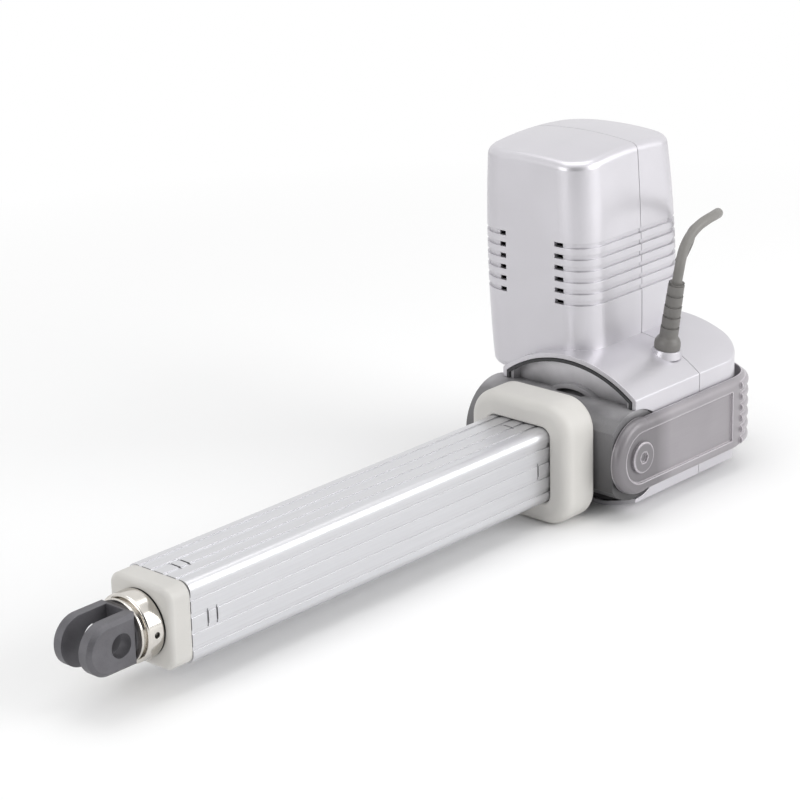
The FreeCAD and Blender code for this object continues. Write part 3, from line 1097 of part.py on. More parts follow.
def build():
    """Every sub-part, in the order in which they come off the bench."""
    shells()
    front_cover()
    collar()
    outer_tube()
    end_cap()
    rod_end()
    rear_fork()
    gear_frame()
    spindle_group()
    worm_wheel()
    clutch()
    worm_and_motor()
    release_yoke()
    release_lever()
    cable_gland()
    cable()


def check_and_write():
    """Stops on a failed object, then writes each sub-part to its STEP file."""
    doc.recompute()
    bad = [obj.Name for obj in doc.Objects if {"Invalid", "Error"} & set(obj.State)]
    if bad:
        raise RuntimeError(f"objects in error: {bad}")
    os.makedirs("parts", exist_ok=True)
    for part in parts:
        if part.Shape.isNull() or not part.Shape.isValid():
            raise RuntimeError(f"{part.Label} has no valid shape")
        part.Shape.exportStep(f"parts/{part.Label}.step")
        print(f"{part.Label:22s} solids {len(part.Shape.Solids)}  volume {part.Shape.Volume:10.1f}")


build()
check_and_write()
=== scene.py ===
"""The look of an electric linear actuator: its finishes, its cable and the studio round it."""

import json
import math

import bmesh
import bpy
from mathutils import Matrix, Vector


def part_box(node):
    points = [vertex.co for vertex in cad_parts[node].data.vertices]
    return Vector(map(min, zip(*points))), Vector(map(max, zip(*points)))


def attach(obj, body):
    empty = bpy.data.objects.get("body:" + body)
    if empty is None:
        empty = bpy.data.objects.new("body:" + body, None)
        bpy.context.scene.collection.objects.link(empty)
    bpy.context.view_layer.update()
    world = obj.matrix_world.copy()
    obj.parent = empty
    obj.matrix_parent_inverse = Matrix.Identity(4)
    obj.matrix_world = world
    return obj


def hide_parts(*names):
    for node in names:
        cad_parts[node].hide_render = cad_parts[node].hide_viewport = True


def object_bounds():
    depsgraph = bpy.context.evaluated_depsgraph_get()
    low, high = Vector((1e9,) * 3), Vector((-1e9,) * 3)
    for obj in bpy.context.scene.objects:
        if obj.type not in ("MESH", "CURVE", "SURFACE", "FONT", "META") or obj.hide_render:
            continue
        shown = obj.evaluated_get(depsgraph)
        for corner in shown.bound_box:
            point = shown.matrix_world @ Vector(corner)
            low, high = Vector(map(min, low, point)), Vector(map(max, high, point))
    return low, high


bl_info = {
    "name": "Linear Actuator Look",
    "version": (1, 0, 0),
    "blender": (4, 5, 0),
    "location": "3D View > Sidebar > Actuator",
    "description": "Finishes, cable and studio for an electric linear actuator",
    "category": "Object",
}

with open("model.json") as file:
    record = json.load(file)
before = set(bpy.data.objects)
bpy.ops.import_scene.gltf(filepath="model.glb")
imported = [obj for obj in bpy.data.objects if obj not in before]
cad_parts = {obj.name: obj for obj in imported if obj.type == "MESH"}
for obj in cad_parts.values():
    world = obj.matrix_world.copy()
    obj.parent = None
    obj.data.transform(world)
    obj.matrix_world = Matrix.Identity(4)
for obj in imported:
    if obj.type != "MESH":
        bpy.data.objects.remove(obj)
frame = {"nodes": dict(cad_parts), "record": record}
CAD_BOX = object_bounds()
MM = 0.001


def from_screen(red, green, blue):
    """A colour given as it shows on a screen, from 0 to 255, as linear light."""
    def light(level):
        part = level / 255
        return part / 12.92 if part <= 0.04045 else ((part + 0.055) / 1.055) ** 2.4
    return light(red), light(green), light(blue)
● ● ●
From the listing above, reproduce all the lines exactly.

__TASK SOLUTION__:
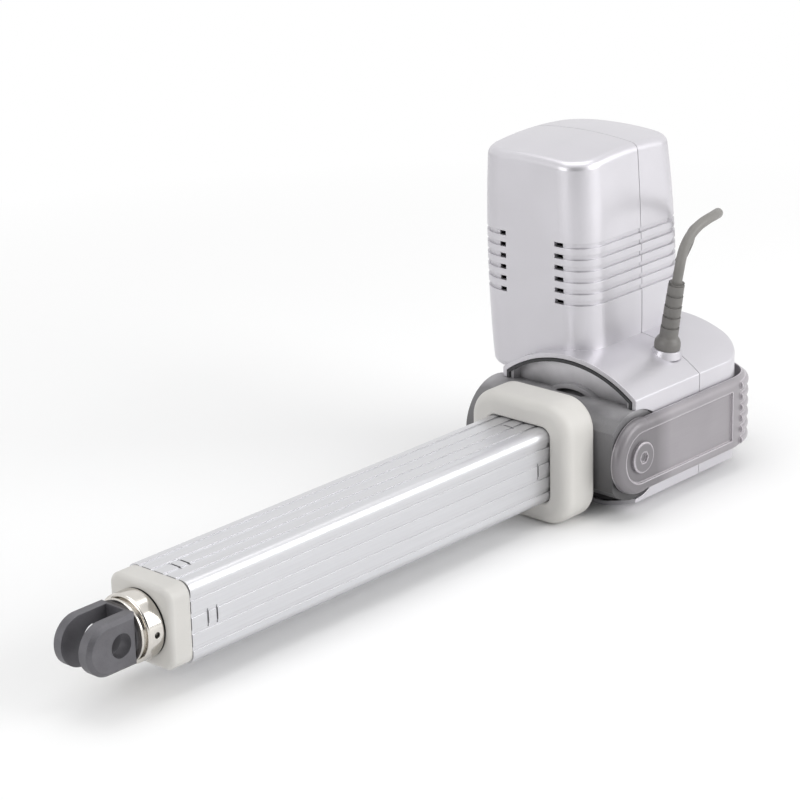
The FreeCAD and Blender code for this object continues. Write part 3, from line 1097 of part.py on. More parts follow.
def build():
    """Every sub-part, in the order in which they come off the bench."""
    shells()
    front_cover()
    collar()
    outer_tube()
    end_cap()
    rod_end()
    rear_fork()
    gear_frame()
    spindle_group()
    worm_wheel()
    clutch()
    worm_and_motor()
    release_yoke()
    release_lever()
    cable_gland()
    cable()


def check_and_write():
    """Stops on a failed object, then writes each sub-part to its STEP file."""
    doc.recompute()
    bad = [obj.Name for obj in doc.Objects if {"Invalid", "Error"} & set(obj.State)]
    if bad:
        raise RuntimeError(f"objects in error: {bad}")
    os.makedirs("parts", exist_ok=True)
    for part in parts:
        if part.Shape.isNull() or not part.Shape.isValid():
            raise RuntimeError(f"{part.Label} has no valid shape")
        part.Shape.exportStep(f"parts/{part.Label}.step")
        print(f"{part.Label:22s} solids {len(part.Shape.Solids)}  volume {part.Shape.Volume:10.1f}")


build()
check_and_write()
=== scene.py ===
"""The look of an electric linear actuator: its finishes, its cable and the studio round it."""

import json
import math

import bmesh
import bpy
from mathutils import Matrix, Vector


def part_box(node):
    points = [vertex.co for vertex in cad_parts[node].data.vertices]
    return Vector(map(min, zip(*points))), Vector(map(max, zip(*points)))


def attach(obj, body):
    empty = bpy.data.objects.get("body:" + body)
    if empty is None:
        empty = bpy.data.objects.new("body:" + body, None)
        bpy.context.scene.collection.objects.link(empty)
    bpy.context.view_layer.update()
    world = obj.matrix_world.copy()
    obj.parent = empty
    obj.matrix_parent_inverse = Matrix.Identity(4)
    obj.matrix_world = world
    return obj


def hide_parts(*names):
    for node in names:
        cad_parts[node].hide_render = cad_parts[node].hide_viewport = True


def object_bounds():
    depsgraph = bpy.context.evaluated_depsgraph_get()
    low, high = Vector((1e9,) * 3), Vector((-1e9,) * 3)
    for obj in bpy.context.scene.objects:
        if obj.type not in ("MESH", "CURVE", "SURFACE", "FONT", "META") or obj.hide_render:
            continue
        shown = obj.evaluated_get(depsgraph)
        for corner in shown.bound_box:
            point = shown.matrix_world @ Vector(corner)
            low, high = Vector(map(min, low, point)), Vector(map(max, high, point))
    return low, high


bl_info = {
    "name": "Linear Actuator Look",
    "version": (1, 0, 0),
    "blender": (4, 5, 0),
    "location": "3D View > Sidebar > Actuator",
    "description": "Finishes, cable and studio for an electric linear actuator",
    "category": "Object",
}

with open("model.json") as file:
    record = json.load(file)
before = set(bpy.data.objects)
bpy.ops.import_scene.gltf(filepath="model.glb")
imported = [obj for obj in bpy.data.objects if obj not in before]
cad_parts = {obj.name: obj for obj in imported if obj.type == "MESH"}
for obj in cad_parts.values():
    world = obj.matrix_world.copy()
    obj.parent = None
    obj.data.transform(world)
    obj.matrix_world = Matrix.Identity(4)
for obj in imported:
    if obj.type != "MESH":
        bpy.data.objects.remove(obj)
frame = {"nodes": dict(cad_parts), "record": record}
CAD_BOX = object_bounds()
MM = 0.001


def from_screen(red, green, blue):
    """A colour given as it shows on a screen, from 0 to 255, as linear light."""
    def light(level):
        part = level / 255
        return part / 12.92 if part <= 0.04045 else ((part + 0.055) / 1.055) ** 2.4
    return light(red), light(green), light(blue)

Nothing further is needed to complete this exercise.